Contentful employs an API-first approach, which is inherently more flexible than a traditional CMS. Legacy tools disappoint by trying to be all things to all people—an e-commerce platform, a marketing website and a community engagement platform all in one. 

Additionally, most monolithic CMS platforms can only be extended through rigid, specialized tools that require extensive amounts of time and resources to learn, making it difficult or impossible to integrate microservices that might be more efficient and up-to-date. 

Rather than invest resources in building out functionalities that other SaaS providers do well, Contentful partners with those providers and gives teams the freedom to integrate a wide range of specialized apps, including commerce apps like Commercetools and Shopify, and AI-powered customer engagement apps like Twilio Segment. 

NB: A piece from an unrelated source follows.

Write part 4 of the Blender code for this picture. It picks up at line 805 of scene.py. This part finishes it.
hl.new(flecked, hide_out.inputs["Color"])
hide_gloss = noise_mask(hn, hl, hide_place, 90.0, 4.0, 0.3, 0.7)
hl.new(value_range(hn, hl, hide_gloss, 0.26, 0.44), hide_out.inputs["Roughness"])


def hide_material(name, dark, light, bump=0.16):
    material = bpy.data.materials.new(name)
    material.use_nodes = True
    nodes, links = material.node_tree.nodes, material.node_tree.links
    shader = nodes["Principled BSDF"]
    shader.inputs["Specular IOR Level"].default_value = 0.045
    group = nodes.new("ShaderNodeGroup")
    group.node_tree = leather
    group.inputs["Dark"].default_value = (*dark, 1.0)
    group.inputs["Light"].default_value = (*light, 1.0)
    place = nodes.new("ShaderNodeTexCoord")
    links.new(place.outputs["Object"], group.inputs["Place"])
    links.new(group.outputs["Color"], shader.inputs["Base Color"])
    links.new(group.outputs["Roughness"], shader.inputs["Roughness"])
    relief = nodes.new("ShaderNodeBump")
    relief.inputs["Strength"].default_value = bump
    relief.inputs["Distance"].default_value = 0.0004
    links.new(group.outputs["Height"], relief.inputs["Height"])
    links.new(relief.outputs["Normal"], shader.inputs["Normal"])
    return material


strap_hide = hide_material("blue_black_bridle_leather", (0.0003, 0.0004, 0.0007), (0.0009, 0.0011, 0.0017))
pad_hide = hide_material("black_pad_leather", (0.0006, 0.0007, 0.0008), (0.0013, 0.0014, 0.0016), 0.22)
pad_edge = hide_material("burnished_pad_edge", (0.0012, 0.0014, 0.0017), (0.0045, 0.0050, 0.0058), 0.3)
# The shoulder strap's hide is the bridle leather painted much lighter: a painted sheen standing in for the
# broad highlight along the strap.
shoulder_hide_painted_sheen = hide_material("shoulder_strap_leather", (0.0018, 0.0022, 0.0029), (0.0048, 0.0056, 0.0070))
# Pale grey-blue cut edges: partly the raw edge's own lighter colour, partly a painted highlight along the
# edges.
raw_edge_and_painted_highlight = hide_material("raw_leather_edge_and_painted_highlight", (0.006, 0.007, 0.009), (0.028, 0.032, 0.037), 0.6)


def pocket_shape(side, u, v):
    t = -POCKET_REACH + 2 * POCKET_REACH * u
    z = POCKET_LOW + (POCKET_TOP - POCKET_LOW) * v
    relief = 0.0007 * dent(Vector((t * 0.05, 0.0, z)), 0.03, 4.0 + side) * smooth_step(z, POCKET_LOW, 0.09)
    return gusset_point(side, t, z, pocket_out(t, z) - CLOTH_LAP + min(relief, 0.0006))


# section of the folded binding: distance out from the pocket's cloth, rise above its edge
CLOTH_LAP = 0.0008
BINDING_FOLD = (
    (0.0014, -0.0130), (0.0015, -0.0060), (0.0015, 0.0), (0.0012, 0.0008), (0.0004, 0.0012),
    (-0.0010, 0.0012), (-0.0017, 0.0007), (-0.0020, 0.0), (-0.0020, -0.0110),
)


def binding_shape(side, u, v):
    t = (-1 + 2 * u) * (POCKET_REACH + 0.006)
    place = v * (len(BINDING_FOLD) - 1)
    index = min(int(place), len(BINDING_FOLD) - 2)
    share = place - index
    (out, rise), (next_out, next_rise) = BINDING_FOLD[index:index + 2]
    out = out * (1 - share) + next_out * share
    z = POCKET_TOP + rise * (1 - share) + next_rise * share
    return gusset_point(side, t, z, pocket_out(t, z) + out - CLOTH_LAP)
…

“Any time you’re dependent on a software vendor, you’re at the mercy of their product team,” says Graham. “API-first allows any individual company the freedom to take a platform and build on top of that.”

The Takeaway

For companies to stay relevant and commercially viable, it’s vital that they stay on top of e-commerce trends, whether that means exploring shoppable augmented reality activations or building commerce opportunities into YouTube videos. 

The way to ensure strong performance on each channel is not to invest vast resources, but to start small and create effective solutions. API-first platforms help businesses do just that by giving them a sandbox in which to experiment and common tooling that is easily reused many times across different platforms and experiences.

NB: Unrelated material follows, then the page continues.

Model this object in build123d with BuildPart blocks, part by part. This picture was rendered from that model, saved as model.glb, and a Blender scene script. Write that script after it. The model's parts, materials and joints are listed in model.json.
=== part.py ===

Using an API-first composable architecture allows businesses to select the highest-performing services for any given application. Additionally, modern architectural approaches, like those used for JAMStack applications, increase performance by pre-rendering content before visitors hit the page. 

Contentful also has protections in place to ensure that traffic spikes don’t cause any system to come crashing down. By using cloud-based auto-scaling, Contentful automatically balances workloads across multiple redundant services and hardware, so that when there is a spike in traffic, it automatically assigns extra resources to absorb demand. 

“When something goes viral or when the market explodes, you have to be able to move quickly,” says Graham. “We’ve really put a lot of thought into ensuring that anything we build is built to scale. We're so confident, in fact, that we make our response and uptime data publicly available on our site.”